Regular expressions are useful when there are too many possibilities but have the same format - for example dates month/day/year, telephone numbers - areacode - 3 digits - 4 digits or email addresses. Let's create a simple date extractor. Looking at the date above we have the format: month/day/year notice that there might be 1 or 2 digits for both day and month. We can write a regular expression to handle this:
import re # this is the regular expression library
#\d is the charaacter class for digits - this means all digits 0-9, alternatively we could use [0-9]
#{} indicates the number of matches we are looking for. {1,2} means at least one, at max 2
re.findall('\d{1,2}/\d{1,2}/\d{2}', text)
NameErrorTraceback (most recent call last) <ipython-input-4-7cc8bffbeb36> in <module> 2 #\d is the charaacter class for digits - this means all digits 0-9, alternatively we could use [0-9] 3 #{} indicates the number of matches we are looking for. {1,2} means at least one, at max 2 ----> 4 re.findall('\d{1,2}/\d{1,2}/\d{2}', text) NameError: name 'text' is not defined
text2 = '''On 02-12-1998 the the patient had an appendectomy. The patient did quite well with gradual up in her
inr to a greater than 2 level and she was discharged to home on 4-23-98 on a regular dose.'''
In the box modify regular expression above to REQUIRE 2 digits for the month and day and instead of / we now require a -.

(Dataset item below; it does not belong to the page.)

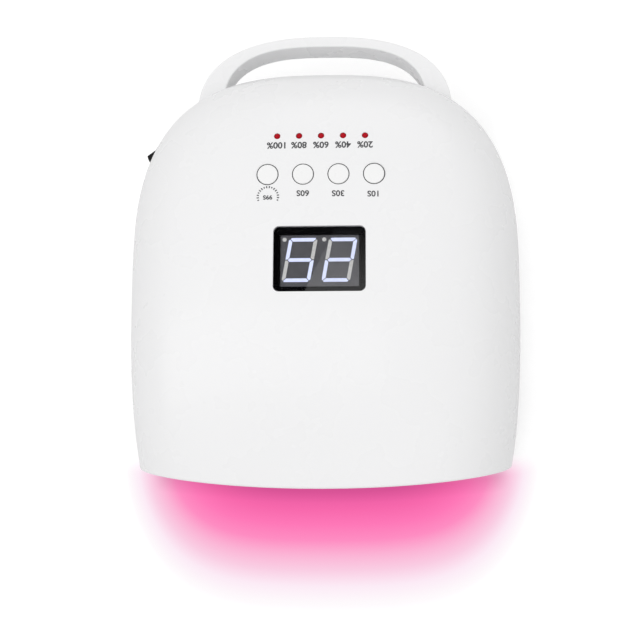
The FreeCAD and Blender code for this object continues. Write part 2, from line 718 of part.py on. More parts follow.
def battery_strips():
    """Nickel links welded to the ends of the cells: three pairs in series."""
    links = ((1, 0, 0), (-1, 0, 1), (1, 1, 2), (-1, 2, 2))
    strips = []
    for side, first, last in links:
        x = sorted((CELL_HALF * side, (CELL_HALF + 0.2) * side))
        y = (CELL_ROWS[first] - 3.5, CELL_ROWS[last] + 3.5)
        strips.append(box(x, y, (CELL_LAYERS[0] - 3.5, CELL_LAYERS[1] + 3.5)))
    return strips


def bms_board():
    return box((-31, 31), (52, 72), (PACK_TOP, PACK_TOP + 1.2))


def driver_board():
    board = box(DRIVER_AREA[0], DRIVER_AREA[1], DRIVER_Z)
    return board.cut([rod(SCREW_CLEAR, (x, y, 10), (x, y, 20)) for x, y in DRIVER_POSTS])


def driver_screws():
    return [screw(x, y, DRIVER_Z[1], 7.5, up=-1) for x, y in DRIVER_POSTS]


def coil_ring(radius, y):
    """The space of a choke's winding, out to some radius."""
    low, high = (DRIVER_Z[1] + z for z in COIL_GROOVE)
    return tube(radius, 4.6, (COIL_X, y, low), (COIL_X, y, high))


def driver_coils():
    """Two wound chokes on the driver board."""
    coils = []
    for y in COIL_YS:
        core = rod(5.4, (COIL_X, y, DRIVER_Z[1]), (COIL_X, y, DRIVER_Z[1] + 7.5))
        coils.append(core.cut(coil_ring(6, y)))
    return coils


def coil_windings():
    return [coil_ring(5.2, y) for y in COIL_YS]


def driver_capacitors():
    caps = []
    for y in (48, 58):
        can = rod(4, (67.5, y, DRIVER_Z[1]), (67.5, y, DRIVER_Z[1] + 12))
        caps.append(can.makeFillet(0.6, [e for e in can.Edges if e.BoundBox.ZMin > DRIVER_Z[1] + 11]))
    return caps


def board_chips():
    """Integrated circuits: two on the driver board, one under the control board, one on the pack."""
    return [box((53, 58), (67, 71), (DRIVER_Z[1], DRIVER_Z[1] + 1.6)),
            box((60, 65), (65, 70), (DRIVER_Z[1], DRIVER_Z[1] + 1.6)),
            box((-8, 8), (6, 16), (BOARD_Z[0] - 2, BOARD_Z[0])),
            box((-6, 6), (58, 66), (PACK_TOP + 1.2, PACK_TOP + 2.8))]


def connectors():
    """White pin headers that the leads plug into."""
    return [box((43, 47.5), (44, 62), (DRIVER_Z[1], DRIVER_Z[1] + 6)),
            box((56, 66), (34, 38.5), (DRIVER_Z[1], DRIVER_Z[1] + 6)),
            box((16, 28), (40, 45), (BOARD_Z[0] - 6, BOARD_Z[0]))]


def jack_hole():
    return rod(2.8, (0, -10.5, 0), (0, 5, 0))


def dc_jack():
    """Round charging socket on the inside of the wall, with its neck in the wall."""
    body = box((-4.5, 4.5), (-14, -4), (-5.5, 5.5))
    neck = rod(4, (0, -4, 0), (0, -0.4, 0))
    return at_jack(join([body, neck]).cut(jack_hole()))


def jack_pin():
    return at_jack(rod(1, (0, -10.5, 0), (0, -2, 0)))


def switch_housing():
    """Snap-in body of the power switch, with a flat bezel let into the wall."""
    bezel = box((-9, 9), (BEZEL_FACE - BEZEL_THICK, BEZEL_FACE), (-6, 6))
    upright = [e for e in bezel.Edges if abs(e.tangentAt(e.FirstParameter).y) > 0.9]
    body = box((-7.9, 7.9), (-SWITCH_DEPTH, BEZEL_FACE - BEZEL_THICK), (-4.7, 4.7))
    well = box((-ROCKER_SWEEP - 0.1, ROCKER_SWEEP + 0.1), (-10.2, 5),
               (-ROCKER_HALF - GAP, ROCKER_HALF + GAP))
    pivot = rod(PIVOT_RADIUS + PIVOT_PLAY, (0, ROCKER_PIVOT, -4.45), (0, ROCKER_PIVOT, 4.45))
    return at_switch(join([bezel.makeFillet(1.2, upright), body]).cut(well).cut(pivot))


def power_rocker():
    """Rocker with a shallow V face, tilted so that its front end stands out."""
    disc = rod(ROCKER_SWEEP, (0, 0, -ROCKER_HALF), (0, 0, ROCKER_HALF))
    end_height = ROCKER_CREASE + 8 * math.tan(math.radians(ROCKER_VEE))
    face = ((-8, -3.4), (8, -3.4), (8, end_height), (0, ROCKER_CREASE), (-8, end_height))
    paddle = polygon_prism(face, 2 * ROCKER_HALF).translated(Vector(0, 0, -ROCKER_HALF)).common(disc)
    pivot = rod(PIVOT_RADIUS, (0, 0, -4.35), (0, 0, 4.35))
    rocker = join([paddle, pivot]).rotated(Vector(0, 0, 0), Vector(0, 0, 1), -ROCKER_TILT)
    return at_switch(rocker.translated(Vector(0, ROCKER_PIVOT, 0)))


def switch_terminals():
    places = (-TERMINAL_OFFSET, TERMINAL_OFFSET)
    return [at_switch(box((x - 0.4, x + 0.4), (-TERMINAL_END, -SWITCH_DEPTH), (-2.4, 2.4))) for x in places]


# ---- wiring -------------------------------------------------------------------------------
def battery_leads():
    return [cable(0.9, ((33.4, y, 30), (37, y + 0.5, 28), (40, 52 + k, 22), (42.6, 52 + k, 20.5)))
            for k, y in ((0, 43), (4, 64))]


def switch_leads():
    """From the power switch over the battery to the driver board."""
    leads = []
    for k, x in enumerate((-TERMINAL_OFFSET, TERMINAL_OFFSET)):
        start = at_switch(Part.Vertex(x, -TERMINAL_END - 1.2, 0)).Point
        y = 45.5 + 3.6 * k
        leads.append(cable(0.8, (start, (-58, y, 56), (-20, y, 56), (20, y, 56), (39, y, 46),
                                 (45, y, 32), (45, y, 23.9))))
    return leads


def jack_leads():
    """From the charging socket over the battery to the driver board."""
    leads = []
    for k in (0, 1):
        start = at_jack(Part.Vertex(-2 + 4 * k, -14.4, 0)).Point
        y = 56.5 + 3.6 * k
        leads.append(cable(0.8, (start, (-52, 58 + 4 * k, 42), (-36, 74 + 4 * k, 55), (0, 74 + 4 * k, 56),
                                 (30, y + 8, 55), (40, y, 44), (45, y, 32), (45, y, 23.9))))
    return leads


def led_leads():
    """From the driver board to the top light board, and on to the other three."""
    top = CAVITY_TOP + HOOD_WALL + TOP_BOARD_THICK + 1
    leads = [cable(0.8, ((57 + k, 36, 23.9), (57 + k, 35.5, 32), (46 + k, 28, 60), (40 + k, 18, 69),
                         (36 + k, -8, top + 1), (36 + k, -15, top))) for k in (0, 2.2)]
    leads.append(cable(0.6, ((20, -15, top), (20, 4, top), (20, 19, 59), (20, 26.6, 47), (20, 26.4, 40.8))))
    for side in (-1, 1):
        leads.append(cable(0.6, ((57 * side, -40, top), (70 * side, -40, top - 1), (83.6 * side, -40, 54),
                                 (86.9 * side, -40, 45), (86.3 * side, -40, 40.8))))
    return leads


def control_leads():
    """From the driver board up to the control board."""
    leads = []
    for k in range(4):
        low_y, high_y = 34.5 + 1.2 * k, 40.8 + 1.2 * k
        leads.append(cable(0.5, ((63, low_y, 23.9), (63, low_y, 32), (44, low_y + 3, 60),
                                 (22, high_y, 70), (22, high_y, 75.6))))
    return leads


# ---- output -------------------------------------------------------------------------------
def save(node, shape):
    """Write one named piece; a list becomes one group of loose solids."""
    if isinstance(shape, list):
        shape = Part.makeCompound(shape)
    shape.exportStep("parts/" + node + ".step")


PIECES = {
    "top_shell": top_shell,
    "mouth_bezel": mouth_bezel,
    "bottom_frame": bottom_frame,
    "reflector_hood": reflector_hood,
    "handle": handle,
    "handle_screws": handle_screws,
    "housing_screws": housing_screws,
    "hood_screws": hood_screws,
    "frame_magnets": frame_magnets,
    "base_tray": base_tray,
    "tray_discs": tray_discs,
    "rubber_feet": rubber_feet,
    "led_board_top": led_board_top,
    "led_board_right": led_board_right,
    "led_board_left": lambda: mirrored(led_board_right()),
    "led_board_rear": led_board_rear,
    "uv_leds": uv_leds,
    "uv_led_lenses": uv_led_lenses,
    "key_seals": key_seals,
    "tact_switches": tact_switches,
    "control_board": control_board,
    "board_screws": board_screws,
    "board_chips": board_chips,
    "display_module": display_module,
    "display_pins": display_pins,
    "display_lit": lambda: display_segments("1"),
    "display_unlit": display_unlit,
    "display_mask": display_mask,
    "display_window": display_window,
    "indicator_lenses": indicator_lenses,
    "indicator_leads": indicator_leads,
    "battery_cells": battery_cells,
    "battery_spacers": battery_spacers,
    "battery_strips": battery_strips,
    "bms_board": bms_board,
    "driver_board": driver_board,
    "driver_screws": driver_screws,
    "driver_coils": driver_coils,
    "coil_windings": coil_windings,
    "driver_capacitors": driver_capacitors,
    "connectors": connectors,
    "dc_jack": dc_jack,
    "jack_pin": jack_pin,
    "switch_housing": switch_housing,
    "power_rocker": power_rocker,
    "switch_terminals": switch_terminals,
    "battery_leads": battery_leads,
    "switch_leads": switch_leads,
    "jack_leads": jack_leads,
    "led_leads": led_leads,
    "control_leads": control_leads,
}

os.makedirs("parts", exist_ok=True)
for name, make in PIECES.items():
    save(name, make())
for number, label in enumerate(BUTTON_NAMES):
    save("button_" + label, button(number))
    save("plunger_" + label, plunger(number))
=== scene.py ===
import json
import math

import bpy
from mathutils import Matrix, Vector


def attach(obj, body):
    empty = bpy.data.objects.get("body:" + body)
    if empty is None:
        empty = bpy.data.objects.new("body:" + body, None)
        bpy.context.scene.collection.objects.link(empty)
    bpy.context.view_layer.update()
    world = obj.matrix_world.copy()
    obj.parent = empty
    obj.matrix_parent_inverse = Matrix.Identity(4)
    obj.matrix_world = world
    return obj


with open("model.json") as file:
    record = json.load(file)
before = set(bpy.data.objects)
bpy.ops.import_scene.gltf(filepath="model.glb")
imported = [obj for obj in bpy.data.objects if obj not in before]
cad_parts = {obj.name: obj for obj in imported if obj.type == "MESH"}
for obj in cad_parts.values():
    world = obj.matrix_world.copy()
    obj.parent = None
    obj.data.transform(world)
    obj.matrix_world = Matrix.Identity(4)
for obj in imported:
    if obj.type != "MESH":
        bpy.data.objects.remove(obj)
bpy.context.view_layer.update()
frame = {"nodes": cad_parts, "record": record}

MM = 0.001

# ---- view ---------------------------------------------------------------------------------
VIEW_TARGET = Vector((0, -29.0, 45)) * MM
VIEW_DISTANCE = 0.8               # metres
VIEW_TILT = (math.tan(math.radians(2.7)), -math.tan(math.radians(12)), 1)   # towards the camera
VIEW_ROLL = math.radians(-0.2)
VIEW_SHIFT = -0.0082              # share of the picture's width
FOCAL_LENGTH = 87.5               # millimetres

# ---- unevenness of every material ---------------------------------------------------------
NOISE_SPAN = (0.3, 0.7)           # part of the noise's values that is used
ROUGHNESS_SPREAD = 0.12           # share by which the roughness goes up and down
ROUGHNESS_FINER = 4               # how much finer it varies than the colour
RELIEF_DEPTH = 0.1 * MM
LIT_MOTTLE = 0.05                 # unevenness of a lit piece's colour
LIT_MOTTLE_SCALE = 300
LIT_LEAST = 0.85                  # and of the light it gives off
LIT_MOST = 1.1
LIT_SCALE = 500

# ---- painted reflection in the display window ---------------------------------------------
PAINTED_REFLECTION_SLANT = 0.46               # how far its edge leans to the side on the way to the rear
PAINTED_REFLECTION_EDGE = (4.0 * MM, 4.6 * MM)    # the painted reflection sets in across this
PAINTED_REFLECTION_ENDS = (8 * MM, -24 * MM)  # from nothing near the rear to its full strength at the front
PAINTED_REFLECTION_SHARE = 0.042
MIRROR_ELSEWHERE = 0.0015

# ---- painted light on the floor, and light from the surroundings --------------------------
GLOW_CENTRE_X = 1.0 * MM
GLOW_FRONT_Y = -110.8 * MM        # the painted light on the floor is strongest along a curve through here
GLOW_BOW = 675 * MM               # plan radius of that curve
GLOW_ONSET = (-12 * MM, 1 * MM)   # ahead of that curve, where the light begins and is whole
GLOW_SPREAD = 144 * MM            # the larger, the less the light fades to the sides
GLOW_REACH = 70 * MM
GLOW_FADE = 60 * MM               # from here to its full reach the light gives way to the floor
GLOW_POWER = 1.5                  # squareness of the pool's corners, where 2 is round
PAINTED_LIP_SHADE = 0.2               # painted shade: how much of the painted light is taken away right under the front edge
PAINTED_LIP_SHADE_REACH = (-1 * MM, 8 * MM)    # that painted shade fades out over this distance ahead
PAINTED_LIP_SHADE_SIDES = (32 * MM, 44 * MM)   # and over this much to the sides, as pool_distances counts it
FLOOR_WHITE = (0.79, 0.81)        # darkest and palest speck of the floor
FLOOR_SPECK_SCALE = 40
FLOOR_LIFT = 0.30                 # added to the floor where it is seen directly, for pale shadows
FLOOR_HALF = 3.0                  # metres
SKY_HORIZON = 0.60                # brightness of the surroundings at the horizon
SKY_RISE = 0.37                   # added to that straight above
LIGHT_AIM = Vector((0, 0, 50)) * MM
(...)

re.findall('\d{1,2}/\d{1,2}/\d{2}', text2)
NameErrorTraceback (most recent call last) <ipython-input-1-fb7cbb950d2d> in <module> ----> 1 re.findall('\d{1,2}/\d{1,2}/\d{2}', text2) NameError: name 're' is not defined
We can use regular expressions in a similar fashion to dictionary lookup. We can rewrite our dictionary method as a regular expression, we can even make it case insenstive. We are putting all the variations of drugs into a capturing group.

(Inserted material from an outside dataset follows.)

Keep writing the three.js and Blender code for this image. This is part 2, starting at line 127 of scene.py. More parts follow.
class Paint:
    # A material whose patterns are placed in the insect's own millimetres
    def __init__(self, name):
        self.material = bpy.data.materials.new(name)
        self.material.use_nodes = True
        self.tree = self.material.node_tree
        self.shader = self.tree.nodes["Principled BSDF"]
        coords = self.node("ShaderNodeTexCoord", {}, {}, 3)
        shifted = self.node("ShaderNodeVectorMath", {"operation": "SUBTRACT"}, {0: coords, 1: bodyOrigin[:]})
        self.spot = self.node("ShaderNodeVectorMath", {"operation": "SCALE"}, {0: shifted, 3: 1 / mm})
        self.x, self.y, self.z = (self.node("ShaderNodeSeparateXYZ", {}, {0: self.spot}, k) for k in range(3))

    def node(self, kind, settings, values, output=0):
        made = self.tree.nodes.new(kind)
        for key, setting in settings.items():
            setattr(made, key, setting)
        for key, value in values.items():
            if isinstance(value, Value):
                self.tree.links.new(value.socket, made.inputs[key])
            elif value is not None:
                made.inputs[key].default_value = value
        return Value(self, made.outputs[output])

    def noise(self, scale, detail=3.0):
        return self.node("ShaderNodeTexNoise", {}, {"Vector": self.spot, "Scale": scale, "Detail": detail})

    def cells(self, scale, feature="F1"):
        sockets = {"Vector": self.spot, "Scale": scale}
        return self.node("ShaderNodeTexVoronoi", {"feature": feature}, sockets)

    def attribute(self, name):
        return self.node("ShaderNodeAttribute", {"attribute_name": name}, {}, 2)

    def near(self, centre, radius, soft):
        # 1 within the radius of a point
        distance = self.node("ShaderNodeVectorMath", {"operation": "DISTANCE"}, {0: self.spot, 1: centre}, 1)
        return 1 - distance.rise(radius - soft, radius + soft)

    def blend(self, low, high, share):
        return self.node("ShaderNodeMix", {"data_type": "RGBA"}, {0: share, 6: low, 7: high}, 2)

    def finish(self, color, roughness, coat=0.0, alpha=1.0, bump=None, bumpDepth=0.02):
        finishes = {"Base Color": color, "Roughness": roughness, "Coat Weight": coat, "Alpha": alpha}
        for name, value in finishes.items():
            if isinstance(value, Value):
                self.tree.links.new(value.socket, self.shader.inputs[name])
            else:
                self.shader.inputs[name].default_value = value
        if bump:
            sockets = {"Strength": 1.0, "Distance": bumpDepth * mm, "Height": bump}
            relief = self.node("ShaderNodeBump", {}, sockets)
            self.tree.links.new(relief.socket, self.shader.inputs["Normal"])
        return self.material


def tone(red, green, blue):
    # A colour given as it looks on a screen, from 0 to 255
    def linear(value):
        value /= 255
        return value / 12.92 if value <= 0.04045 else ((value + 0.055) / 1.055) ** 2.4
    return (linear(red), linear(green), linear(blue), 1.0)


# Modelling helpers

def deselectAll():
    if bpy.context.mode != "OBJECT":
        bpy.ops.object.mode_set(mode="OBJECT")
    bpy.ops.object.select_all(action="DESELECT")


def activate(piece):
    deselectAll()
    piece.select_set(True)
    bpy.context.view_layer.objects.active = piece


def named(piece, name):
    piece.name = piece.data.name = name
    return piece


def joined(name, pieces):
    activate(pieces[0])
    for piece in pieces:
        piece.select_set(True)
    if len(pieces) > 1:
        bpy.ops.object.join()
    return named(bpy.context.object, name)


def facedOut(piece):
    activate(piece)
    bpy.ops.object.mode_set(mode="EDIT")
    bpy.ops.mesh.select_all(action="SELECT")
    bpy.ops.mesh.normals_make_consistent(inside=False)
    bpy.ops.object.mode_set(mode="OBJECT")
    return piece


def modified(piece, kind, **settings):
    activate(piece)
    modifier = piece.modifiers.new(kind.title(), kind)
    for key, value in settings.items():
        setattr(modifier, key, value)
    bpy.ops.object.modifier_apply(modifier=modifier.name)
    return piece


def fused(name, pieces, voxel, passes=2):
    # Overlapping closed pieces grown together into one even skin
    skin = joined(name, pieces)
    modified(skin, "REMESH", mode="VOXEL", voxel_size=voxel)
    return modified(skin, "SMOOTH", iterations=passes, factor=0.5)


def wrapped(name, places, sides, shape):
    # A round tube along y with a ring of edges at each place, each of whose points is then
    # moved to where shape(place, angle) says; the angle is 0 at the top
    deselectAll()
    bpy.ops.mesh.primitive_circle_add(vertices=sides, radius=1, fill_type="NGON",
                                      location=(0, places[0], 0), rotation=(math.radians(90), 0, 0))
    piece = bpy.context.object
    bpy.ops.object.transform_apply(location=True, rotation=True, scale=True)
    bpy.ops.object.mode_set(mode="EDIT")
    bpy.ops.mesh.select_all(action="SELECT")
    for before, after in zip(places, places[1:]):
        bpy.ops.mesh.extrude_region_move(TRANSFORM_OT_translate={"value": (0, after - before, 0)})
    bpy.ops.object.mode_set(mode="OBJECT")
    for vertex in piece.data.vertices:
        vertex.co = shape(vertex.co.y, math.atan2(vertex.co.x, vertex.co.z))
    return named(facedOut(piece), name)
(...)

re.findall('(lasix|coumadin|percocet|tylenol)', text, re.IGNORECASE)
['Coumadin', 'Lasix', 'Coumadin', 'coumadin', 'Coumadin', 'Coumadin', 'Tylenol', 'Lasix', 'Percocet', 'Coumadin']
Now lets try to look for drug doses. This is a little harder because we want to use capturing groups to seperate the amount, space (if any), and unit. It can be useful to seperate information into distinct pieces.
re.findall("([0-9]{1,5})(\s*)(mg|cc|ml)", text)
[('80', ' ', 'mg'), ('225', ' ', 'mg'), ('150', ' ', 'mg'), ('10', ' ', 'mg'), ('10', ' ', 'mg'), ('40', ' ', 'mg'), ('5', ' ', 'mg'), ('2', ' ', 'mg'), ('650', ' ', 'mg'), ('100', ' ', 'mg'), ('80', ' ', 'mg'), ('10', ' ', 'mg'), ('40', ' ', 'mg'), ('10', ' ', 'mg'), ('150', ' ', 'mg'), ('225', ' ', 'mg'), ('5', ' ', 'mg'), ('5', ' ', 'mg')]
In the box below modify the two regular exressions above to capture: drug, dose and unit.
#REGULAR EXPRESSION HERE
In the box below: Now use a regular expresion to break the initial text into sections such as: Principal medical history, discharge medications, discharge date, hospital course.
#REGULAR EXPRESSION HERE
In the box below: 1: Briefly describe your approach. What were your expressions? What are they supposed to to do?
2: Briefly describe cases when the regular expression you created above would fail. For example by failure we mean unintended actions: it didn't break apart the correct sections or it split a section in half. How could you make the pattern robust? Why is it advantageous to break the text into sections? Describe several use cases where you would to break the text into sections. Hint look at the allergy section.